Stop after the line containing "const PIPING_WIDTH = 4.2;": print each line exactly from the first line of the listing up to that point.

Stored items
....

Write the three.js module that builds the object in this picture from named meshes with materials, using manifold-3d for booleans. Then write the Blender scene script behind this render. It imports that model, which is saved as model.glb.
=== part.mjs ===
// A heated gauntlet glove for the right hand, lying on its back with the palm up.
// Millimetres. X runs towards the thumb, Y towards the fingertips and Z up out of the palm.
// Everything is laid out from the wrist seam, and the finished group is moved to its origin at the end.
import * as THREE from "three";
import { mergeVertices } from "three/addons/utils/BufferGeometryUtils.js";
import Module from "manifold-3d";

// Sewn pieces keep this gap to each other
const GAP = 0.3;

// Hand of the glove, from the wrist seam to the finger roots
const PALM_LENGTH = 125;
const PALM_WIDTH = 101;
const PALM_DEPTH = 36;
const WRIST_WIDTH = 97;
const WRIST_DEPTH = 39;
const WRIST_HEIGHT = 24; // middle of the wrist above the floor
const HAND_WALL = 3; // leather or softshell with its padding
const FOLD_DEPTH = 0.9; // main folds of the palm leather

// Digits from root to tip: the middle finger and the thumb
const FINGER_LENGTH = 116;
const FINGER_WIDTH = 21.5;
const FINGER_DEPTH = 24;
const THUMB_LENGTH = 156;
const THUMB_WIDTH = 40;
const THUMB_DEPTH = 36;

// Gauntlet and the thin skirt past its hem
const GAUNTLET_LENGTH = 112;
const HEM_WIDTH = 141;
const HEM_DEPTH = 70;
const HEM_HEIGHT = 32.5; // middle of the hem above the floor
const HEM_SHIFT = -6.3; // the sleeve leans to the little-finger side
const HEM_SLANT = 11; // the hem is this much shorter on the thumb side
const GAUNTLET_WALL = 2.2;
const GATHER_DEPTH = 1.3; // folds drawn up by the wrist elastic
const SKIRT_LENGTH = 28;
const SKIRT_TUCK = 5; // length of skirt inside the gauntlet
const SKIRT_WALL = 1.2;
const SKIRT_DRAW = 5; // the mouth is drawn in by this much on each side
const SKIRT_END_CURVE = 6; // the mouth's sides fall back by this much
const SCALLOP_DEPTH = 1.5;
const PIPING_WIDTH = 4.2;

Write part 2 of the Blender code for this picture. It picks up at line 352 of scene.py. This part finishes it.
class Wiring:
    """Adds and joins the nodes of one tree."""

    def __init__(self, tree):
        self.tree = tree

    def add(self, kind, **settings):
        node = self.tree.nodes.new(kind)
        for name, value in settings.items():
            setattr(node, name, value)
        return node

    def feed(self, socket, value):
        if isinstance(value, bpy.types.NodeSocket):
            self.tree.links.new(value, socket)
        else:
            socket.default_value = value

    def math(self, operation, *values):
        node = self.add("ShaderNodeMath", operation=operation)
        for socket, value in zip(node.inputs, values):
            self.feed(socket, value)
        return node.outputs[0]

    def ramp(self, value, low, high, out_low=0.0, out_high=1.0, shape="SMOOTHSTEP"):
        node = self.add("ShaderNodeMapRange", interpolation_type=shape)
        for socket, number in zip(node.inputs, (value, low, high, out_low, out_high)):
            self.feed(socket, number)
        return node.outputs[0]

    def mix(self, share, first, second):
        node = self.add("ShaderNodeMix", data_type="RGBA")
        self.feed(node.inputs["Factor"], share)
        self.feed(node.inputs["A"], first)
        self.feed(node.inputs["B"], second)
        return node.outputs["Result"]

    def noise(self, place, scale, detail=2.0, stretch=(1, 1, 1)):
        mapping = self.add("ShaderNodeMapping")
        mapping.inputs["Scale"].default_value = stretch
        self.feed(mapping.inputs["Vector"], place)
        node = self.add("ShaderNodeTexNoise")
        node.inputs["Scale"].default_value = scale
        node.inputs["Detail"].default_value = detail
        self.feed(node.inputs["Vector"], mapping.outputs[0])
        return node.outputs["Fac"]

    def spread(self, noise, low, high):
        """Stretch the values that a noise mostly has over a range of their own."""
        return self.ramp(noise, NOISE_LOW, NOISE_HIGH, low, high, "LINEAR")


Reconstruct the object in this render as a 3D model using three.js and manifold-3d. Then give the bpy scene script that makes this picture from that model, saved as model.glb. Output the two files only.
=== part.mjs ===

....

Solution to this exercise:
Write the three.js module that builds the object in this picture from named meshes with materials, using manifold-3d for booleans. Then write the Blender scene script behind this render. It imports that model, which is saved as model.glb.
=== part.mjs ===
// A heated gauntlet glove for the right hand, lying on its back with the palm up.
// Millimetres. X runs towards the thumb, Y towards the fingertips and Z up out of the palm.
// Everything is laid out from the wrist seam, and the finished group is moved to its origin at the end.
import * as THREE from "three";
import { mergeVertices } from "three/addons/utils/BufferGeometryUtils.js";
import Module from "manifold-3d";

// Sewn pieces keep this gap to each other
const GAP = 0.3;

// Hand of the glove, from the wrist seam to the finger roots
const PALM_LENGTH = 125;
const PALM_WIDTH = 101;
const PALM_DEPTH = 36;
const WRIST_WIDTH = 97;
const WRIST_DEPTH = 39;
const WRIST_HEIGHT = 24; // middle of the wrist above the floor
const HAND_WALL = 3; // leather or softshell with its padding
const FOLD_DEPTH = 0.9; // main folds of the palm leather

// Digits from root to tip: the middle finger and the thumb
const FINGER_LENGTH = 116;
const FINGER_WIDTH = 21.5;
const FINGER_DEPTH = 24;
const THUMB_LENGTH = 156;
const THUMB_WIDTH = 40;
const THUMB_DEPTH = 36;

// Gauntlet and the thin skirt past its hem
const GAUNTLET_LENGTH = 112;
const HEM_WIDTH = 141;
const HEM_DEPTH = 70;
const HEM_HEIGHT = 32.5; // middle of the hem above the floor
const HEM_SHIFT = -6.3; // the sleeve leans to the little-finger side
const HEM_SLANT = 11; // the hem is this much shorter on the thumb side
const GAUNTLET_WALL = 2.2;
const GATHER_DEPTH = 1.3; // folds drawn up by the wrist elastic
const SKIRT_LENGTH = 28;
const SKIRT_TUCK = 5; // length of skirt inside the gauntlet
const SKIRT_WALL = 1.2;
const SKIRT_DRAW = 5; // the mouth is drawn in by this much on each side
const SKIRT_END_CURVE = 6; // the mouth's sides fall back by this much
const SCALLOP_DEPTH = 1.5;
const PIPING_WIDTH = 4.2;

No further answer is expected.